I’m reminded of the DVD extra for Harold & Kumar Go to White Castle, which shows the sound guy’s heroic quest for the perfect toilet sounds
A guy I knew claimed to to really have such a job. He said the most effective sfx were chewing gum with your mouth open and a dog eating from a bowl.
A tweet from the actor featured in this spoof video:
https://twitter.com/will_stephen/status/505395838290784258
In don’t know why my second post has appeared three times!
You got that quote fundamentally wrong.
‘When you’re watching an erotic film, you’re hearing pixels. Pixels are not real. Sound is real.’
He said “…watching pixels…”, of course.
Sorry I misquoted that line. However, although the video is a spoof, it does raise a perhaps worthwhile point: whether the aural content in erotic films arouses in the brain a stronger impetus than the visual. Being a man with a microphone, for “Grant Meyers” it does. But the spoof could have been made featuring an equally passionate cameraman with the opposite point of view, who loves getting up in the morning to make silent erotic movies (with explicit subtitles).

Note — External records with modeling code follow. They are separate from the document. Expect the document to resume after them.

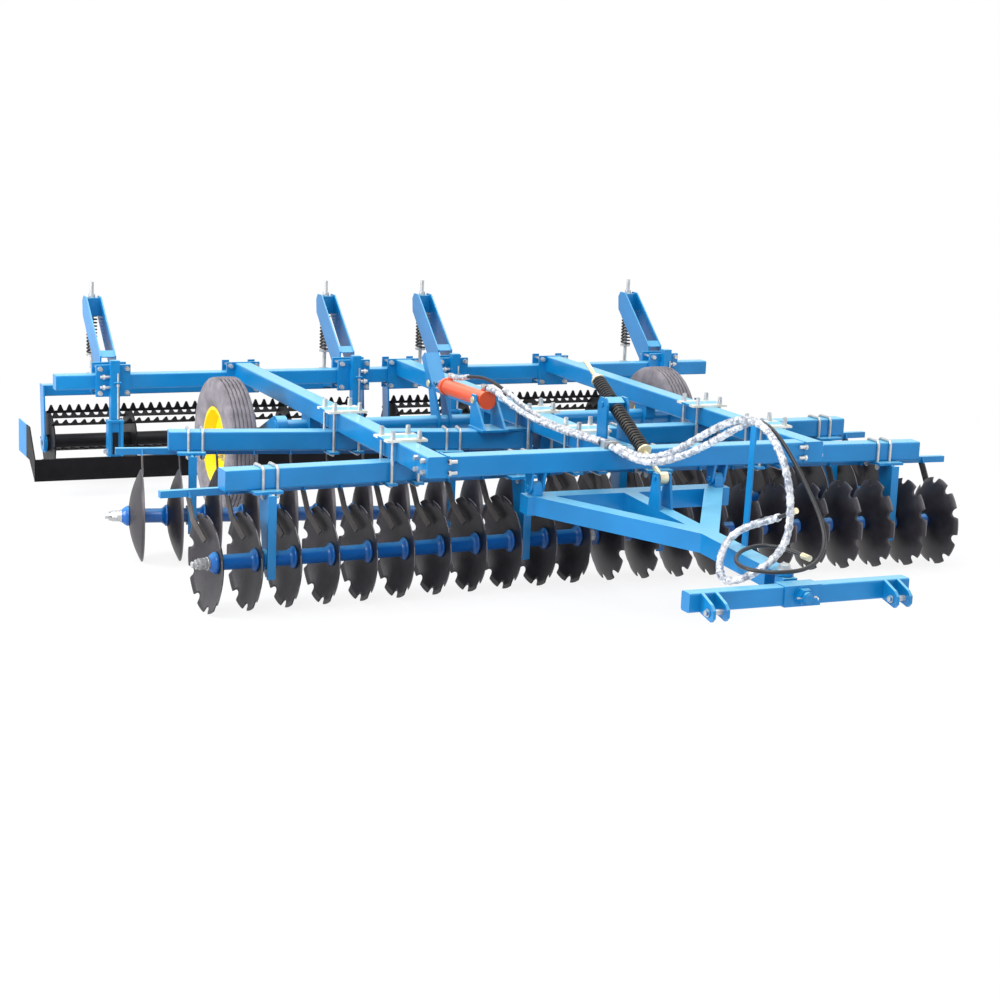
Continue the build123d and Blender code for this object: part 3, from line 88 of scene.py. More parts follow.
# --- Node trees written as expressions ---
class Value:
    """A node's output, whose sums, products and comparisons become Math nodes."""

    def __init__(self, graph, node, output=0):
        self.graph, self.node, self.output = graph, node, output

    @property
    def socket(self):
        return self.node.outputs[self.output]

    def out(self, name):
        return Value(self.graph, self.node, name)

    def math(self, operation, *others):
        return self.graph.node("ShaderNodeMath", {"operation": operation}, [self, *others])

    def __add__(self, other):
        return self.math("ADD", other)

    def __sub__(self, other):
        return self.math("SUBTRACT", other)

    def __rsub__(self, other):
        return self.graph.node("ShaderNodeMath", {"operation": "SUBTRACT"}, [other, self])

    def __mul__(self, other):
        return self.math("MULTIPLY", other)

    def __truediv__(self, other):
        return self.math("DIVIDE", other)

    def __pow__(self, other):
        return self.math("POWER", other)

    def __gt__(self, other):
        return self.math("GREATER_THAN", other)

    def __lt__(self, other):
        return self.math("LESS_THAN", other)

    __radd__ = __add__
    __rmul__ = __mul__

    def clamped(self, low, high, to_low=0.0, to_high=1.0):
        """This value's place between two others, kept within its ends."""
        return self.graph.node("ShaderNodeMapRange", {"clamp": True}, [self, low, high, to_low, to_high])


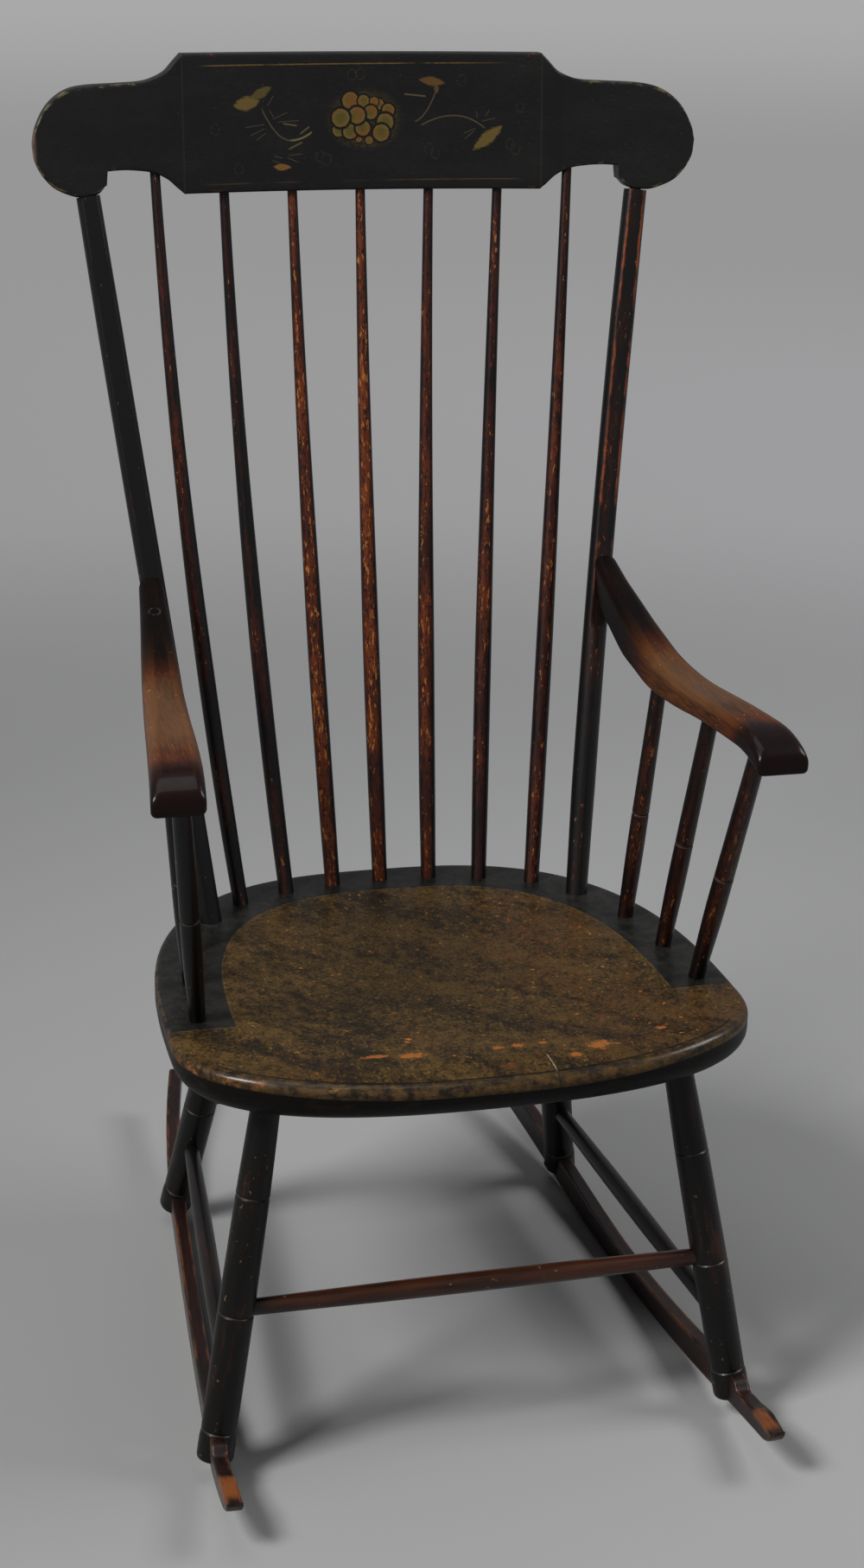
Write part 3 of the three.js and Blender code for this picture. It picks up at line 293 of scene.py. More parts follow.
def closed(grid):
    """The points of a grid in one list, and after them the middles of its first and its last row."""
    return np.concatenate([grid.reshape(-1, grid.shape[-1]), grid[:1].mean(axis=1), grid[-1:].mean(axis=1)])


def lay_skin(name, rows, finish, slot, replaced, **marks):
    """A closed skin over a grid of points: each row runs once round the piece, the rows follow one another, and
    each end closes on its middle point. Marks are numbers or vectors kept at each point of the grid."""
    count, around = rows.shape[:2]
    quads = grid_faces(count, around)
    first, last = np.arange(around), np.arange(around) + (count - 1) * around
    fans = np.concatenate([
        np.stack([np.full(around, count * around), np.roll(first, -1), first], axis=1),
        np.stack([np.full(around, count * around + 1), last, np.roll(last, -1)], axis=1)])
    points = closed(rows)
    halves = np.concatenate([quads[:, :3], quads[:, [0, 2, 3]], fans])
    a, b, c = (points[halves[:, i]] - points[-1] for i in range(3))
    if np.einsum("ij,ij->", a, np.cross(b, c)) < 0:
        quads, fans = quads[:, ::-1], fans[:, ::-1]
    piece = show(name, ((points + [0, SHIFT_Y, 0]) / 1000).tolist(), quads.tolist() + fans.tolist())
    for mark, values in marks.items():
        kept = closed(np.broadcast_to(values, rows.shape[:2] + np.shape(values)[2:]).reshape(count, around, -1))
        kind, field = ("FLOAT_VECTOR", "vector") if kept.shape[1] == 3 else ("FLOAT", "value")
        piece.data.attributes.new(mark, kind, "POINT").data.foreach_set(field, kept.astype(np.float32).ravel())
    piece.data.set_sharp_from_angle(angle=math.radians(38))
    piece.data.materials.append(finish.material)
    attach(piece, "root")
    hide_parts(*replaced)


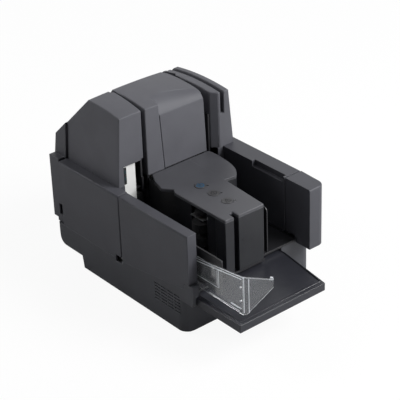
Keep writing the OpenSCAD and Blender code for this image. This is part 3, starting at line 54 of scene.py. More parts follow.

It’s an experiment everyone can easily do himself. Watch a flick with the sound off. Then watch a flick with the picture off and the sound on. Compare what had the bigger effect. Easy…
I the case of XXX movies I would say the picture is more important than the sound. In case of classical music with video, clearly it’s the opposite, the sound carries the meaning and the picture only has illustrating purposes.